8. In Collector of Customs, Cochin v. Trivandrum Rubber Works Ltd. 1999 (106) E.L.T. 9 (SC), the Supreme Court had to consider whether notice issued under section 28(2) to a clearing agent was a proper notice under that section. Their Lordships took the view that notice contemplated by Section 28 can only be to a person chargeable to duty. In the case of imports, it is the importer to whom notice is to be issued. Such a notice cannot be to an importer's clearing agent. This position applies on all fours to the present case. In the instant case the importer is M/s. Nippon Audiotronix Limited. So notice under section 28(2) can only be to the Company. The penalty contemplated by Section 114A can only be on the person liable to pay the duty and not to any other person. Viewed in this light, the order imposing penalty under section 114A on the Director is illegal.
9. Learned Departmental Representative tried to sustain the penalty imposed on the Director under section 112 of the Act. Adjudicating Authority in the impugned order had categorically stated that the provisions contained in section 112 are not invoked for imposing penalty on the Managing Director. Since the adjudicating authority has consciously excluded Section 112 and invoked the provisions contained in Section 114A only, it is not now open to the Revenue to try to sustain the order under section 112. Consequently, we vacate that part of the order which imposes penalty on Shri K.S. Goindi, Managing Director.
10. Third point urged by the Learned Counsel is that Section 114A could not be invoked in relation to imports effected prior to 28-9-1996. Section 114 imposes penalty on the person who is liable to pay duty as determined under section 28(2). Circumstances which warranted an order under section 28(2) should have come into existence subsequent to 28-9-1996 for invoking section 114A. If the situation arose prior to 28-9-1996 the penalty under section 114A cannot be imposed on the importer. Penalty under section 114A can be imposed on persons who created situation warranting action under section 28(2) subsequent to 28-9-1996 only. Article 20 of the Constitution of India specifically stated that no person shall be convicted of any offence except for violation of a law in force at the time of the commission of the act charged as an offence. Nor can he be subjected to a penalty greater than that which might have been inflicted under the law in force at the time of the commission of the offence. In view of the specific provision contained in Article 20(1) of the Constitution, no importer can be made liable to pay a penalty contemplated by Section 114A in relation to an act done prior to its coming into force. Section 114A came into statute book only with effect from 28-9-1996. Major portion of the imports were anterior to that date. In relation to such imports, no penalty as contemplated by Section 114A could be imposed. According to the Learned Counsel representing the appellant duty on all the goods imported subsequent to 28-9-1996 comes only to Rs. 27,49,000. Penalty under section 114A in relation to such goods can also amount to Rs. 27,49,000. So, penalty imposed on the company has to be limited to Rs. 27,49,000. We do so and the impugned order modified accordingly.

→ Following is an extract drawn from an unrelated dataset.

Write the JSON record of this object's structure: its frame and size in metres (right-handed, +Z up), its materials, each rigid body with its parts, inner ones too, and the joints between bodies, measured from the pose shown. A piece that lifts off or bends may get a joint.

11. Interest has been ordered to be paid by the appellant as provided by Section 28AB of the Customs Act, 1962. That provision also came into the statute book only with effect from 28-9-1996. Clause (2) of that section states -
"For the removal of doubts, it is hereby declared that the provisions of subsection (1) shall not apply to cases where the duty became payable before the date on which the Finance (No. 2) Bill, 1996 receives the assent of the President".

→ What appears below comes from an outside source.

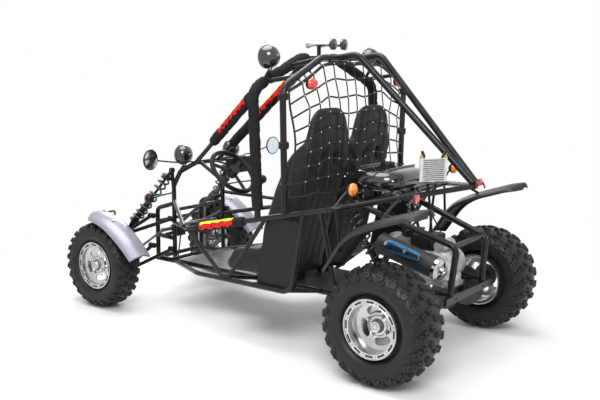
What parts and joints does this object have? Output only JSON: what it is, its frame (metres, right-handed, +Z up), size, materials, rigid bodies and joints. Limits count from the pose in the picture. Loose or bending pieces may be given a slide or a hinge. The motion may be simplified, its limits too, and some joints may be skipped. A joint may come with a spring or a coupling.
{
  "type": "dune buggy",
  "caption": "Two-seat tube-frame dune buggy with roll cage, knobby tyres, coil-over suspension arms, steered front wheels and a solid rear axle that turns.",
  "frame": {"origin": "on the ground, under the middle of the length between front and rear tyres, on the centre line", "axes": "+X forward, +Y to the left (driver side), +Z up"},
  "size_m": [2.4889, 1.341, 1.57],
  "materials": {
    "black_fender": "satin",
    "black_paint": "satin",
    "black_plastic": "satin",
    "cooler_metal": "brushed",
    "engine_metal": "cast",
    "floor_metal": "brushed",
    "mirror_glass": "polished",
    "muffler_black": "matte",
    "net_webbing": "matte",
    "orange_lens": "gloss",
    "polished_rim": "polished",
    "red_lens": "gloss",
    "seat_cover": "satin",
    "silver_fender": "metallic",
    "spring_steel": "gloss",
    "steel": "satin",
    "tank_black": "gloss",
    "tyre_rubber": "matte"
  },
  "bodies": {
    "chassis": {"dash": "black_plastic", "engine": "engine_metal", "floor_pan": "floor_metal", "front_hoop": "black_paint", "front_shocks": "spring_steel", "fuel_tank": "tank_black", "horns": "black_plastic", "lamps": "black_plastic", "lower_arms": "black_paint", "lower_frame": "black_paint", "mirrors": "mirror_glass", "muffler": "muffler_black", "net": "net_webbing", "nose_frame": "black_paint", "oil_cooler": "cooler_metal", "pedals": "black_paint", "pillars": "black_paint", "rear_cage": "black_paint", "rear_fenders": "black_fender", "rear_hoop": "black_paint", "rear_shocks": "spring_steel", "rear_stays": "black_paint", "roof_links": "black_paint", "seat_left": "seat_cover", "seat_right": "seat_cover", "side_panels": "black_plastic", "side_rails": "black_paint", "steering_column": "black_paint", "steering_rack": "steel", "swing_arm": "black_paint", "tail_lamps": "red_lens", "turn_signals": "orange_lens", "upper_arms": "black_paint"},
    "steering_wheel": {"steering_wheel": "black_plastic", "steering_shaft": "steel"},
    "lower_shaft": {"lower_shaft": "steel"},
    "rack": {"tie_rods": "steel"},
    "knuckle_left": {"knuckle_left": "steel", "front_fender_left": "silver_fender"},
    "knuckle_right": {"knuckle_right": "steel", "front_fender_right": "silver_fender"},
    "front_wheel_left": {"front_tyre_left": "tyre_rubber", "front_rim_left": "polished_rim"},
    "front_wheel_right": {"front_tyre_right": "tyre_rubber", "front_rim_right": "polished_rim"},
    "rear_axle": {"rear_axle": "steel", "rear_tyre_left": "tyre_rubber", "rear_tyre_right": "tyre_rubber", "rear_rim_left": "polished_rim", "rear_rim_right": "polished_rim"}
  },
  "joints": [
    {"name": "steer_left", "type": "hinge", "parent": "chassis", "child": "knuckle_left", "pos_m": [0.992, 0.375, 0.2525], "axis": [0, 0, 1], "range_deg": [-25, 25]},
    {"name": "steer_right", "type": "hinge", "parent": "chassis", "child": "knuckle_right", "pos_m": [0.992, -0.375, 0.2525], "axis": [0, 0, 1], "range_deg": [-25, 25]},
    {"name": "rack_slide", "type": "slide", "parent": "chassis", "child": "rack", "axis": [0, 1, 0], "range_m": [-0.0381, 0.0381]},
    {"name": "wheel_turn", "type": "hinge", "parent": "chassis", "child": "steering_wheel", "pos_m": [0.222, 0.215, 0.84], "axis": [0.7346, 0, -0.6785], "range_deg": [-136.5, 136.5]},
    {"name": "lower_shaft_turn", "type": "hinge", "parent": "chassis", "child": "lower_shaft", "pos_m": [0.379, 0.215, 0.695], "axis": [0.8268, -0.1775, -0.5338], "range_deg": [-136.5, 136.5]},
    {"name": "front_wheel_left_spin", "type": "hinge", "parent": "knuckle_left", "child": "front_wheel_left", "pos_m": [0.992, 0.515, 0.2525], "axis": [0, 1, 0], "continuous": true},
    {"name": "front_wheel_right_spin", "type": "hinge", "parent": "knuckle_right", "child": "front_wheel_right", "pos_m": [0.992, -0.515, 0.2525], "axis": [0, 1, 0], "continuous": true},
    {"name": "rear_axle_spin", "type": "hinge", "parent": "chassis", "child": "rear_axle", "pos_m": [-0.965, 0, 0.2795], "axis": [0, 1, 0], "continuous": true}
  ],
  "couplings": [
    {"joint": "steer_right", "follows": "steer_left", "ratio": 1},
    {"joint": "rack_slide", "follows": "steer_left", "m_per_rad": -0.0871},
    {"joint": "wheel_turn", "follows": "steer_left", "ratio": -5.44},
    {"joint": "lower_shaft_turn", "follows": "steer_left", "ratio": -5.44}
  ]
}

So, interest in respect of duty which was payable on goods imported subsequent to 28-9-1996 alone could be levied. Interest so calculated will come to Rs. 3,16,242. Learned Departmental Representative appearing in the case accepted this amount as the correct amount of interest payable by the appellant. Therefore order of the Adjudicating Authority on interest is modified to this sum, i.e. Rs. 3,16,242.
12. One other contention raised by the Learned Counsel representing the appellant was that no penalty or interest is payable by the appellant because the entire duty which was found payable was deposited by the Company nearly 1 1/2 years prior to the issue of the show cause notice. Since the entire amount was deposited there was no necessity to issue a show cause notice under section 28(1) as was done in this case. The Department ought to have adjusted the amount deposited towards the differential duty and closed the matter. This argument is quite attractive; but we do not find our way to accept the same. At the time when the goods were cleared duty was levied on the basis of the value furnished by them. Subsequently that was found to be incorrect because of mis-declaration of value. Thereupon, correct value of the goods imported was found out by the Department. Amount short-levied was quantified at Rs. 81,49,643. No order was passed by the Department calling upon the importer to pay the differential duty. In the meantime, the importer deposited Rs. 81,49,643. That deposit can, under no circumstance, be termed as a payment pursuant to an order levying the duty. So that deposit will not exonerate the importer from the liability to pay differential duty pursuant to an order passed on notice contemplated by Section 28(1). Notice for payment of duties, interest, etc., was issued, in the instant case, on 17-3-1999. Pursuant to that notice, adjudication order was passed and thereafter alone could the amount deposited by them be adjusted towards short-levy of duty on the disputed consignments. Earlier deposit was not in compliance with any order levying duty which was short-paid. In this view of the matter, we overrule the contention raised by the Learned Counsel that the Department was not justified in invoking the provisions contained in Section 28 of the Act.
13. On the basis of earlier decisions rendered by this Tribunal, yet another submission was made by the Learned Counsel representing the appellant that even invoking Section 114A, the penalty imposable need not be equal to the duty not levied or short-levied. We are not disputing this proposition of law; but it all depends on the facts and circumstances of each case. On the facts of this case, the Company cannot claim any such leniency from Tribunal. They tried to evade substantial amount of revenue by misdeclaring value. So we do not find any justification in reducing the quantum of penalty.
14. Appeals are disposed of as stated above. Quantum of penalty and interest stand varied as stated by us hereinabove.